*Given task*
Exactly as written, transcribe the lines that run from the one containing "Describe how this" to the end of the records below.

*Information shown*
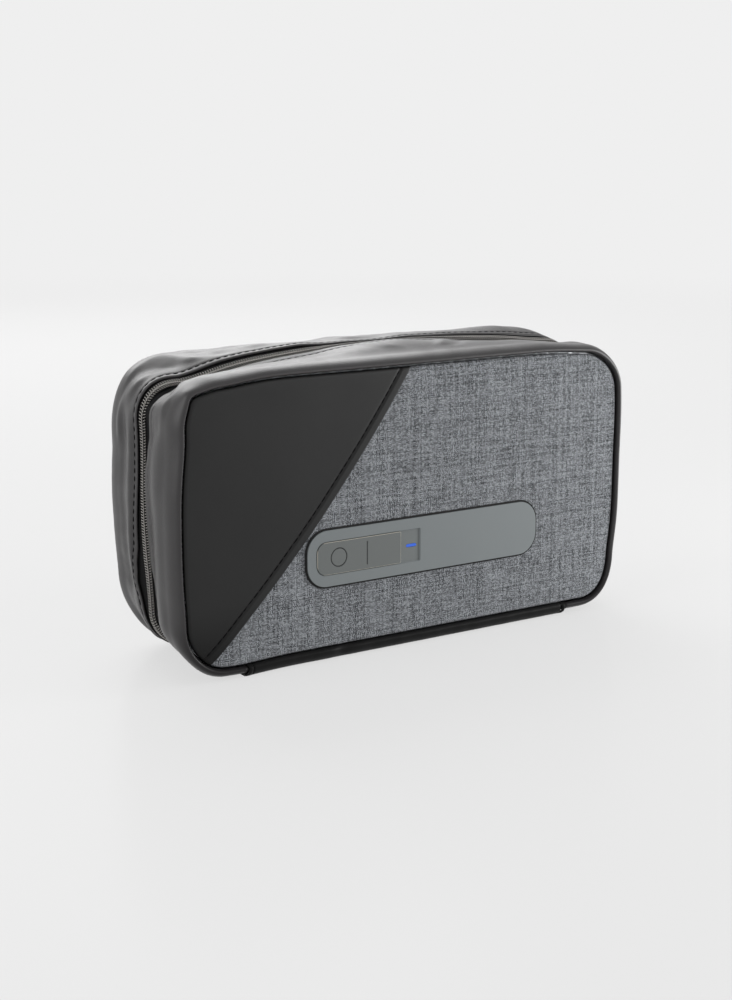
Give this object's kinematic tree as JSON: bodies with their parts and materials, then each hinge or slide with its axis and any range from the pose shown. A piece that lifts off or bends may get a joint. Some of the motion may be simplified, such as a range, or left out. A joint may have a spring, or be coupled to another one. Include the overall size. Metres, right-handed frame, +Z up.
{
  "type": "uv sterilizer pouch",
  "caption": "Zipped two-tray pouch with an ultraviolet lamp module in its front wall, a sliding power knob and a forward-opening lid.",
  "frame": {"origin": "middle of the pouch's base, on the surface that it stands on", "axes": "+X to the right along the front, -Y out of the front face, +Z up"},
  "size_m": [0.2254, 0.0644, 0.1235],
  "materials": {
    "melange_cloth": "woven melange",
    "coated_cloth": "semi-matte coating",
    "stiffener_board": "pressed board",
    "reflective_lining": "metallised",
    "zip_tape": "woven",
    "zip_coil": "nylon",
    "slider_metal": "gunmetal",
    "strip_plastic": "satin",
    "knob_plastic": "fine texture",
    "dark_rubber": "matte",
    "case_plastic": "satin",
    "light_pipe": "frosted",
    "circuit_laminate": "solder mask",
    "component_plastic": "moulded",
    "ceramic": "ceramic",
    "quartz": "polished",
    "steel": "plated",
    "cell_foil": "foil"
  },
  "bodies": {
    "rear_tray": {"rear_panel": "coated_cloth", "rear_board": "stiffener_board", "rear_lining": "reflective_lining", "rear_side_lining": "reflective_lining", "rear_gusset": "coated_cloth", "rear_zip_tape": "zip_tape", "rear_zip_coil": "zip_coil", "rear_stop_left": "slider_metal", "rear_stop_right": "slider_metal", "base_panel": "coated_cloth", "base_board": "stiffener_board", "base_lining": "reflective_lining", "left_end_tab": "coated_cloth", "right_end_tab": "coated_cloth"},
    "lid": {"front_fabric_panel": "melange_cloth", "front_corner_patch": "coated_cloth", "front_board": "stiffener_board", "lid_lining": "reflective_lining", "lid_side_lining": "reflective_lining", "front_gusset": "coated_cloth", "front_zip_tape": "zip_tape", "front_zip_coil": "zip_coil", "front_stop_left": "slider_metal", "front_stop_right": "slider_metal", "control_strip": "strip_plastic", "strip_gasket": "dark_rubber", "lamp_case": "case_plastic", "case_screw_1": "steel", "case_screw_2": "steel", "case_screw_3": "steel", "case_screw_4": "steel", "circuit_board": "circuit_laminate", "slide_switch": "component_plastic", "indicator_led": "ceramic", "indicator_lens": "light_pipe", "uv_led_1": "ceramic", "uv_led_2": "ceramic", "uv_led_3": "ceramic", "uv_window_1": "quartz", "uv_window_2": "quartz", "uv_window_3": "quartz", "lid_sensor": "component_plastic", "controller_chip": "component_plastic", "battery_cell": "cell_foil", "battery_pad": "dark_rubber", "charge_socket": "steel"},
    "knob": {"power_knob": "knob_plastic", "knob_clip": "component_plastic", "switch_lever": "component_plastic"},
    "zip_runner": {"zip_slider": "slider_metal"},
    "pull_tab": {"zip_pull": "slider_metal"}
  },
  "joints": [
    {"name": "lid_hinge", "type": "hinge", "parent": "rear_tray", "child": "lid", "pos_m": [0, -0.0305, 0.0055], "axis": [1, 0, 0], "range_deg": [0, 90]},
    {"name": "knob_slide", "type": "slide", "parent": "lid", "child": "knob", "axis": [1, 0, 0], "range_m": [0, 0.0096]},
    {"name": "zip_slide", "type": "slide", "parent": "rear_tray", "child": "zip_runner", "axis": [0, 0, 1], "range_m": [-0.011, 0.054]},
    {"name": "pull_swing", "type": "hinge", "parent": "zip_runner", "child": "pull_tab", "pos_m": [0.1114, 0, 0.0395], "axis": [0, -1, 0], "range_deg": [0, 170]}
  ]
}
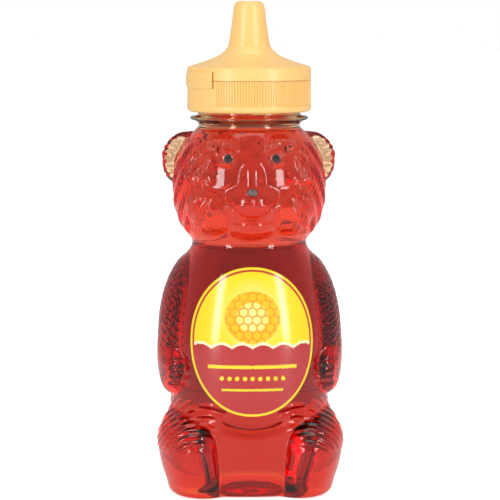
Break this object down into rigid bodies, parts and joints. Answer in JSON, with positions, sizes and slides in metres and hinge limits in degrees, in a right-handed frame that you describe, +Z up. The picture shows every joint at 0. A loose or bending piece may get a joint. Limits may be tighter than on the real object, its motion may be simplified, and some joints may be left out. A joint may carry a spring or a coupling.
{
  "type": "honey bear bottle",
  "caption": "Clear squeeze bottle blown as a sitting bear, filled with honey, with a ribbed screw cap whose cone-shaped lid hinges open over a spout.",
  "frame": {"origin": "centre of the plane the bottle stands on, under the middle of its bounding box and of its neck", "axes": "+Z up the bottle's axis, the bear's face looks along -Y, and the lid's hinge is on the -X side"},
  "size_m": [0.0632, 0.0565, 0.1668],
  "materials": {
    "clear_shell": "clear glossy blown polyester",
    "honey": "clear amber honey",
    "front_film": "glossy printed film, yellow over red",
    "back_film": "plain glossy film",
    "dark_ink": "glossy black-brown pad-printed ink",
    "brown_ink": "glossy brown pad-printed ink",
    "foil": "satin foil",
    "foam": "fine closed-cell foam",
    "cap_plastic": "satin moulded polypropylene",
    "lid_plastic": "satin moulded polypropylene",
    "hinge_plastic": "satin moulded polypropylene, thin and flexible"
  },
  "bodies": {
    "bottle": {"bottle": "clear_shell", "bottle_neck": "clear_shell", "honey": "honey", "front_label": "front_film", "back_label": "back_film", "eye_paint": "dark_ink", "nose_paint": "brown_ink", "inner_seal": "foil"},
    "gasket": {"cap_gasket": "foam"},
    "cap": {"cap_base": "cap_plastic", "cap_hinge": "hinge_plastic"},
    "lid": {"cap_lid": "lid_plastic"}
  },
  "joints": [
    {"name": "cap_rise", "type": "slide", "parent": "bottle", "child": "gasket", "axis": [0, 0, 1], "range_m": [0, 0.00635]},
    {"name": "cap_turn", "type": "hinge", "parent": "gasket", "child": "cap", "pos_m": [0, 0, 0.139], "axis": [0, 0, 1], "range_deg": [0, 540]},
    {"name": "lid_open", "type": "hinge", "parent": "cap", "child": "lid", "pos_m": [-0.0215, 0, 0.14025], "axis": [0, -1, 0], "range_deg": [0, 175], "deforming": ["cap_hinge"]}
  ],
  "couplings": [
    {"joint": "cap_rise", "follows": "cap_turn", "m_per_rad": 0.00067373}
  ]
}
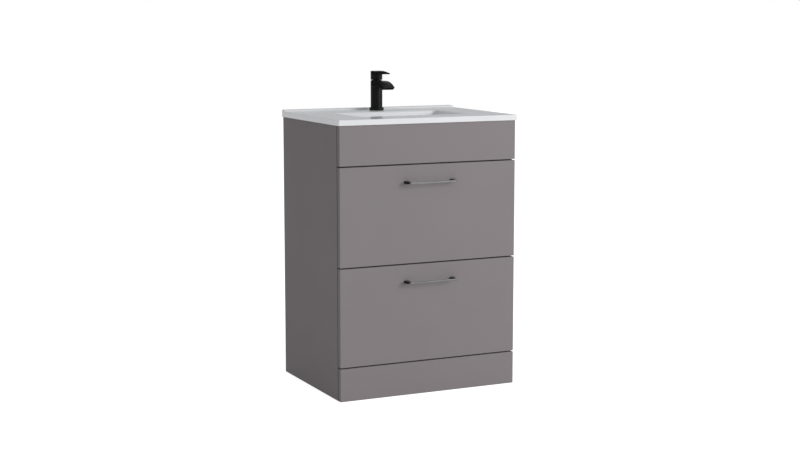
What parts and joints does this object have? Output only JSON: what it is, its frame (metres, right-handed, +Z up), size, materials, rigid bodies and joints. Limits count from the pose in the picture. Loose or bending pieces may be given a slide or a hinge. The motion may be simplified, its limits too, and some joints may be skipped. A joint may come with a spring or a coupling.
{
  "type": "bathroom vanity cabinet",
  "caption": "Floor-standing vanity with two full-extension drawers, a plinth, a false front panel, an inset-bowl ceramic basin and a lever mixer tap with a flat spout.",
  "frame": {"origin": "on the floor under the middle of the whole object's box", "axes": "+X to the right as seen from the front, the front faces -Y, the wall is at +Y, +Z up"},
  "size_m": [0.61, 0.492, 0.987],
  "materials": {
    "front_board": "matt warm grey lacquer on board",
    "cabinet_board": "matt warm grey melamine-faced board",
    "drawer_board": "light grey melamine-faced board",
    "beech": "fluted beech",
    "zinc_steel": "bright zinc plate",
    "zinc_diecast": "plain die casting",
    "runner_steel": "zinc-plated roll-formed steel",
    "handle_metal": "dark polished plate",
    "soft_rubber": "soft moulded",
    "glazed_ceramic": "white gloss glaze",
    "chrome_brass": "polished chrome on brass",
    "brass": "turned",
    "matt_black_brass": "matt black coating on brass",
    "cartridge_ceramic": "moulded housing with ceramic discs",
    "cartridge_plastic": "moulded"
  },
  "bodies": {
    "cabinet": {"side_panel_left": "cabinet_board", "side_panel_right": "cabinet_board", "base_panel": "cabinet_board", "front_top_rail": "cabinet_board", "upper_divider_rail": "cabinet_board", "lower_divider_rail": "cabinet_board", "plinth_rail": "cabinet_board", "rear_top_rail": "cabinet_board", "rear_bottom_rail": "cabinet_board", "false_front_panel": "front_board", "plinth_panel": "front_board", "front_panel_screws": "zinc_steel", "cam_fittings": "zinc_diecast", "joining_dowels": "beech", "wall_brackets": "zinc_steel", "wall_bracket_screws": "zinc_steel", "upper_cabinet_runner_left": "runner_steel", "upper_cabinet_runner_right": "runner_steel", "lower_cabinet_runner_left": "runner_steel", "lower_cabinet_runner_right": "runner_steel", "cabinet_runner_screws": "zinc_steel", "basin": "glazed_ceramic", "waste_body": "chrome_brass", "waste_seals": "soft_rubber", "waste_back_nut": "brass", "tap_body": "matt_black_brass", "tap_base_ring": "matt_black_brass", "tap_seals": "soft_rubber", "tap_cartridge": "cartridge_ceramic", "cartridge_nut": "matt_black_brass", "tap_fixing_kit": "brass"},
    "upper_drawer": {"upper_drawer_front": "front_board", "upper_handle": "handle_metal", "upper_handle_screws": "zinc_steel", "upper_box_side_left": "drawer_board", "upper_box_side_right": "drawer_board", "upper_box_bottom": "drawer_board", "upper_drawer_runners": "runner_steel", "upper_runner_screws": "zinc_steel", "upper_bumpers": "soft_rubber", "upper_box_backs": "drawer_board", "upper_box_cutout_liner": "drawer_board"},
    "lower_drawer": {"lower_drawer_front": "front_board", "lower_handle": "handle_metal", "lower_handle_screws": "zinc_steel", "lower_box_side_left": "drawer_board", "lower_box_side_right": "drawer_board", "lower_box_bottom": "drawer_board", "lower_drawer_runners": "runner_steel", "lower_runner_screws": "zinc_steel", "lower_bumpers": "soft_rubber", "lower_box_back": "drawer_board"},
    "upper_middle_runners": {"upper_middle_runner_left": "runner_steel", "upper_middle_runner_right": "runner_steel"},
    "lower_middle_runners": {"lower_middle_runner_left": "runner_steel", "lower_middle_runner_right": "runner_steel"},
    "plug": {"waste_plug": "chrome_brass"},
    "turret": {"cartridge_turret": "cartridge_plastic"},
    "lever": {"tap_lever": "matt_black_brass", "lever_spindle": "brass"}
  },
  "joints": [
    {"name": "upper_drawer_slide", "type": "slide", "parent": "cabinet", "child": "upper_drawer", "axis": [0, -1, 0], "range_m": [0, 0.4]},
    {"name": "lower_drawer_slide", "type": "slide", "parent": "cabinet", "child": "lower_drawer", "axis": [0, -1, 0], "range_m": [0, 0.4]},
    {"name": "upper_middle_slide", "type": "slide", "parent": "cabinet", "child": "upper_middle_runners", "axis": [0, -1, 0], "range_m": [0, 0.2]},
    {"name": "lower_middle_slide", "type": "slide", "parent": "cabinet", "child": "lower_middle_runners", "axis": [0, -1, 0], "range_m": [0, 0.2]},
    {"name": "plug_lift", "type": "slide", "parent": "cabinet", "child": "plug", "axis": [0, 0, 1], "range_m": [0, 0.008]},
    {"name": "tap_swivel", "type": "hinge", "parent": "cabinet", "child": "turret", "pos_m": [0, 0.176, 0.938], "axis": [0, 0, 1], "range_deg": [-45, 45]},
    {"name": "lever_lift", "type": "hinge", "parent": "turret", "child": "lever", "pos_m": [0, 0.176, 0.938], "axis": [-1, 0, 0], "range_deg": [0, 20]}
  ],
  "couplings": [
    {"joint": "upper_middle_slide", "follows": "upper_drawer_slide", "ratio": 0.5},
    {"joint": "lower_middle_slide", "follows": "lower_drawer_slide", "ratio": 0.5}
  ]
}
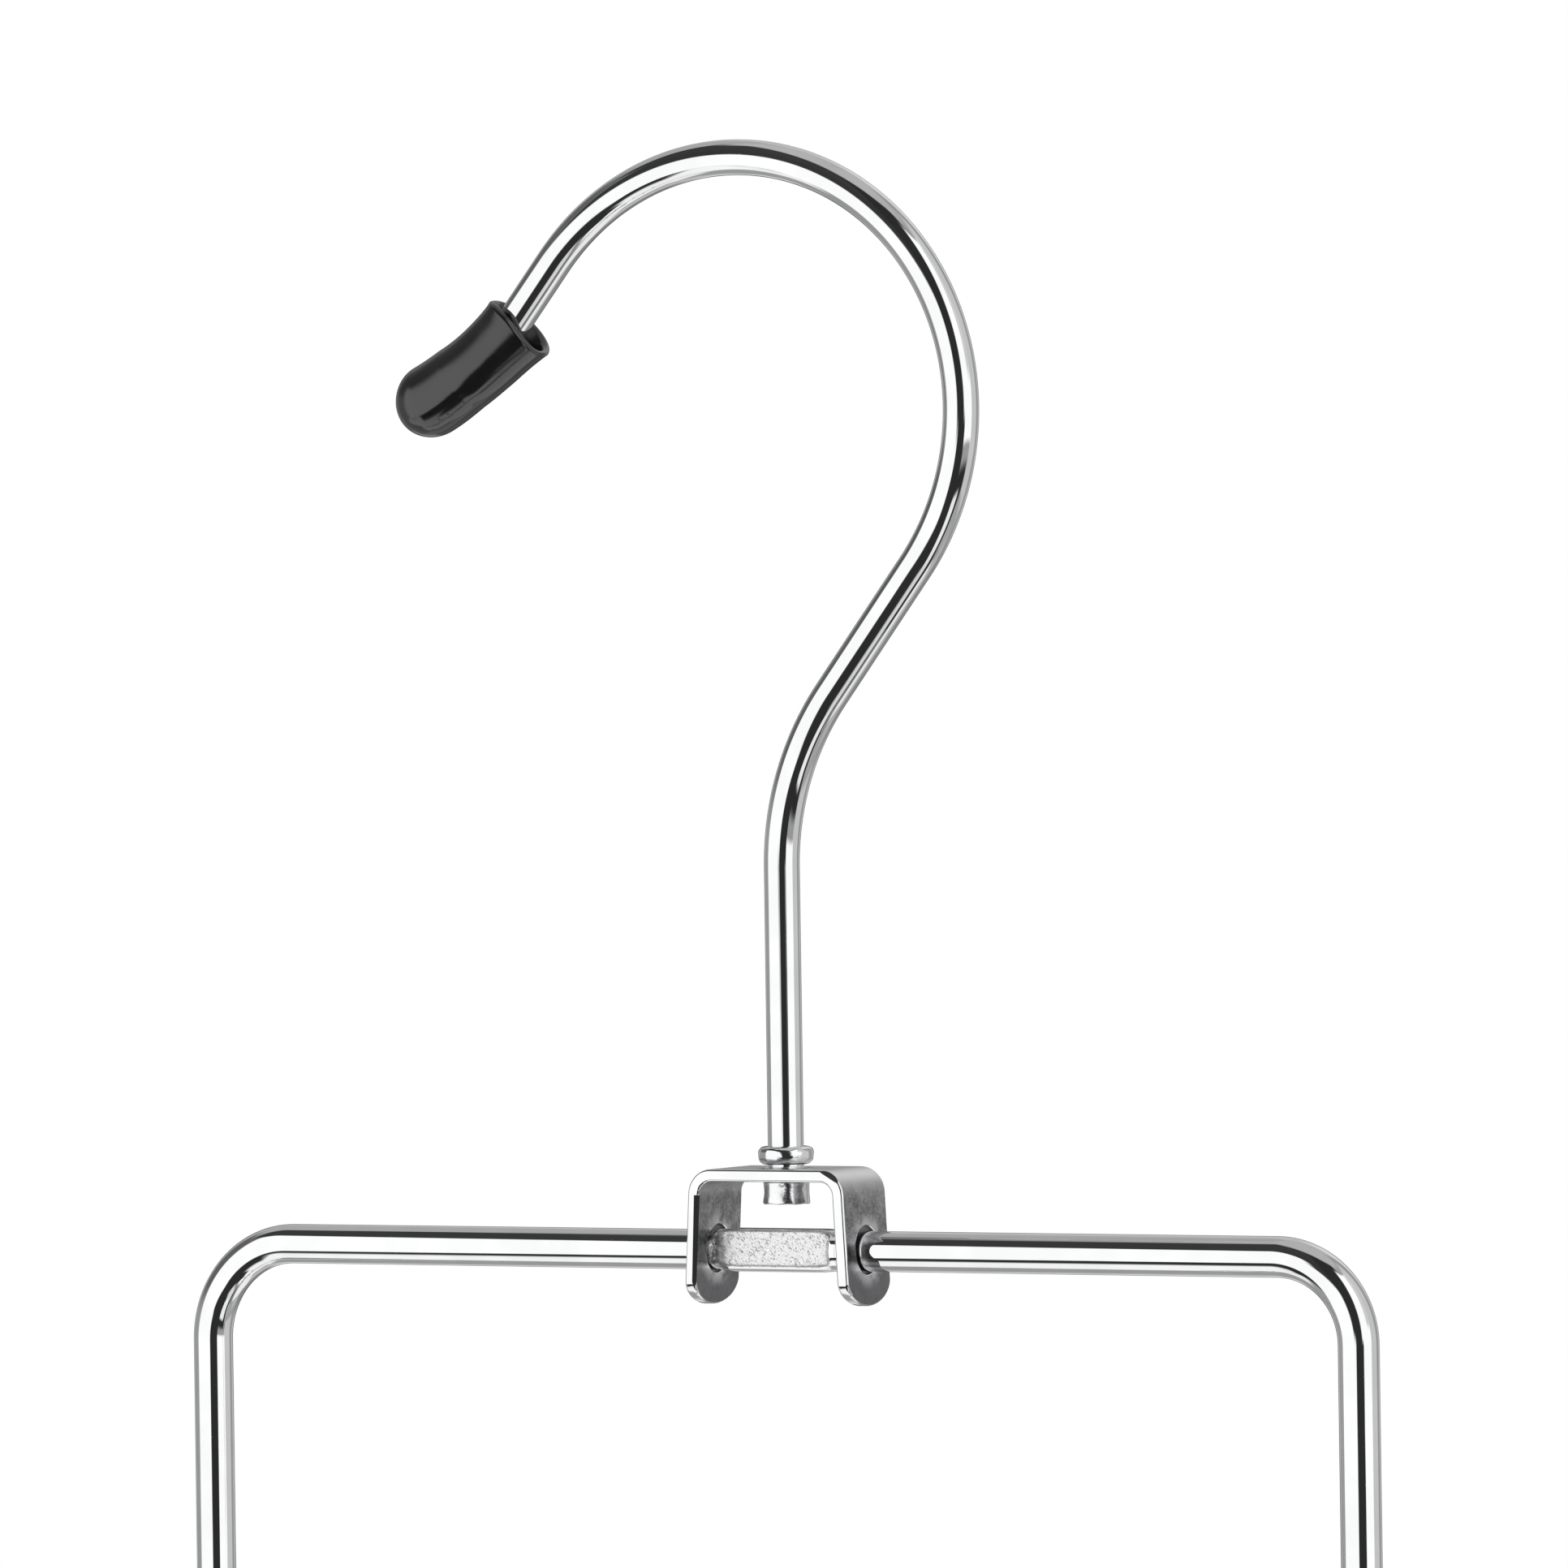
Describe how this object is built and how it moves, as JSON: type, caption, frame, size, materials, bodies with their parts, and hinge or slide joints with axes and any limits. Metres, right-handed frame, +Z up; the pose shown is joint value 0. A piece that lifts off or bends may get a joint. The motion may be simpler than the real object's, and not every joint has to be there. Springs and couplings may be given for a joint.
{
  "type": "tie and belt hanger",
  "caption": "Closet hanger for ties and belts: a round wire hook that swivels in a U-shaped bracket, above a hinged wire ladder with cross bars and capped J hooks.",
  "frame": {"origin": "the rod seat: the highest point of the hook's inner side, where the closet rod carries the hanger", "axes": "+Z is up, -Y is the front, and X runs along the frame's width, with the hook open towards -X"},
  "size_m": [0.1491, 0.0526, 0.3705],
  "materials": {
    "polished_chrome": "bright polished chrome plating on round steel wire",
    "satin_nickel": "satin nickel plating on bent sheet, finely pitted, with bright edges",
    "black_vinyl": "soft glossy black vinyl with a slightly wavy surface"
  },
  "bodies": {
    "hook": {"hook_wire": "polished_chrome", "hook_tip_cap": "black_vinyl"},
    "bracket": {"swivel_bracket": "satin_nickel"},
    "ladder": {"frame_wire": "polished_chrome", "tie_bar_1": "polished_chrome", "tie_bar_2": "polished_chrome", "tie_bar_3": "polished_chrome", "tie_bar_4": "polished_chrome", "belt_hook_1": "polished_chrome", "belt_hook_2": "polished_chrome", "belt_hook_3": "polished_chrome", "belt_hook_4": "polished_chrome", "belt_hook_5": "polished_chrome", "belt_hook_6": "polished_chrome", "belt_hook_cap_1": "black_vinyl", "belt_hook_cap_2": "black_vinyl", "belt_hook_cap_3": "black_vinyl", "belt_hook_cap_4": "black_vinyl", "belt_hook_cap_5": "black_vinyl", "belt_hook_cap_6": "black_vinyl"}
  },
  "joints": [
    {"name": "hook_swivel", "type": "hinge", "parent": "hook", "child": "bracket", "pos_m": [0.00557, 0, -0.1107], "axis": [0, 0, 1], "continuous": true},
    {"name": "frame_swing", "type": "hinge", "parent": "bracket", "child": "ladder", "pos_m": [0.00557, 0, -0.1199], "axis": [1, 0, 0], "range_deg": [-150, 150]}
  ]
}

*Result for this exercise*
Describe how this object is built and how it moves, as JSON: type, caption, frame, size, materials, bodies with their parts, and hinge or slide joints with axes and any limits. Metres, right-handed frame, +Z up; the pose shown is joint value 0. A piece that lifts off or bends may get a joint. The motion may be simpler than the real object's, and not every joint has to be there. Springs and couplings may be given for a joint.
{
  "type": "tie and belt hanger",
  "caption": "Closet hanger for ties and belts: a round wire hook that swivels in a U-shaped bracket, above a hinged wire ladder with cross bars and capped J hooks.",
  "frame": {"origin": "the rod seat: the highest point of the hook's inner side, where the closet rod carries the hanger", "axes": "+Z is up, -Y is the front, and X runs along the frame's width, with the hook open towards -X"},
  "size_m": [0.1491, 0.0526, 0.3705],
  "materials": {
    "polished_chrome": "bright polished chrome plating on round steel wire",
    "satin_nickel": "satin nickel plating on bent sheet, finely pitted, with bright edges",
    "black_vinyl": "soft glossy black vinyl with a slightly wavy surface"
  },
  "bodies": {
    "hook": {"hook_wire": "polished_chrome", "hook_tip_cap": "black_vinyl"},
    "bracket": {"swivel_bracket": "satin_nickel"},
    "ladder": {"frame_wire": "polished_chrome", "tie_bar_1": "polished_chrome", "tie_bar_2": "polished_chrome", "tie_bar_3": "polished_chrome", "tie_bar_4": "polished_chrome", "belt_hook_1": "polished_chrome", "belt_hook_2": "polished_chrome", "belt_hook_3": "polished_chrome", "belt_hook_4": "polished_chrome", "belt_hook_5": "polished_chrome", "belt_hook_6": "polished_chrome", "belt_hook_cap_1": "black_vinyl", "belt_hook_cap_2": "black_vinyl", "belt_hook_cap_3": "black_vinyl", "belt_hook_cap_4": "black_vinyl", "belt_hook_cap_5": "black_vinyl", "belt_hook_cap_6": "black_vinyl"}
  },
  "joints": [
    {"name": "hook_swivel", "type": "hinge", "parent": "hook", "child": "bracket", "pos_m": [0.00557, 0, -0.1107], "axis": [0, 0, 1], "continuous": true},
    {"name": "frame_swing", "type": "hinge", "parent": "bracket", "child": "ladder", "pos_m": [0.00557, 0, -0.1199], "axis": [1, 0, 0], "range_deg": [-150, 150]}
  ]
}